Следовательно, событие для нас то, чему можно сочувствовать: соседняя жизнь.

Наиболее остро ощущается соседняя жизнь в телесном сочетании. В этом была суровость монастыря: лишение телесного сочетания и всего, связанного с ним.

Если же отрезают вообще от всякой соседней жизни, это считается тягчайшим наказанием: одиночное заключение.

Если же присоединяют к этому еще однообразие темноты, становится еще хуже: карцер. Потому что исчезают даже намеки на индивидуальную жизнь — вещи. Настает полный охват...

Но еще я говорил, что в темноте или тумане возникает ожидание неизвестных опасностей. И это тоже нужно объяснить.

Это то чувство, когда в детстве боялся высунуть голову из-под одеяла, потому что окажется, что рядом стоит грабитель, или привидение, или кто-то еще совсем чужой. И боялся не столько его, сколько того страха, который тогда нахлынет и которого не вынести.

Это чувство, говорил я, бывает и тогда, когда остаешься один на один с мертвым телом, даже при свете. И тут тоже так хочется еще кого-нибудь, живой души.

И тут и там причина одна: страх перед не нашей, безличной жизнью. Сама темнота кажется живой. И если подумать, это уж не так нелепо. Что такое темнота? Это среда вокруг нас, которую мы днем видим расчлененной по практическим признакам на различные предметы разных цветов, а ночью — сплошной и черной. Она существует. А кто мне скажет, что значит существует, если это не значит живет?

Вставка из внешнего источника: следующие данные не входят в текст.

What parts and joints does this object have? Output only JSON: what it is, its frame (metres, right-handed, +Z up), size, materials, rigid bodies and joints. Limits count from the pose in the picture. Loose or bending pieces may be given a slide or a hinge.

Следовательно, страх темноты — это тот же страх перед оборотнем.

17

Страх пустоты, иначе страх падения.

Человек, бросающийся с парашютной вышки, знает точно, что он не разобьется, никакой опасности ему не грозит. И все же ему страшно.

Если тут можно сослаться на воображение, уже совершенно ясно, что страх перед большими пустотами, перед пропастью не имеет никакого основания.

Страх этот сопровождается головокружением.

Человеку, никогда не испытавшему головокружения, было бы очень трудно объяснить, что это такое. Ибо никакого кружения предметов на самом деле не видно, скорее, есть уплывание. Но и уплывания, собственно говоря, нет, ибо ничто своего места не меняет.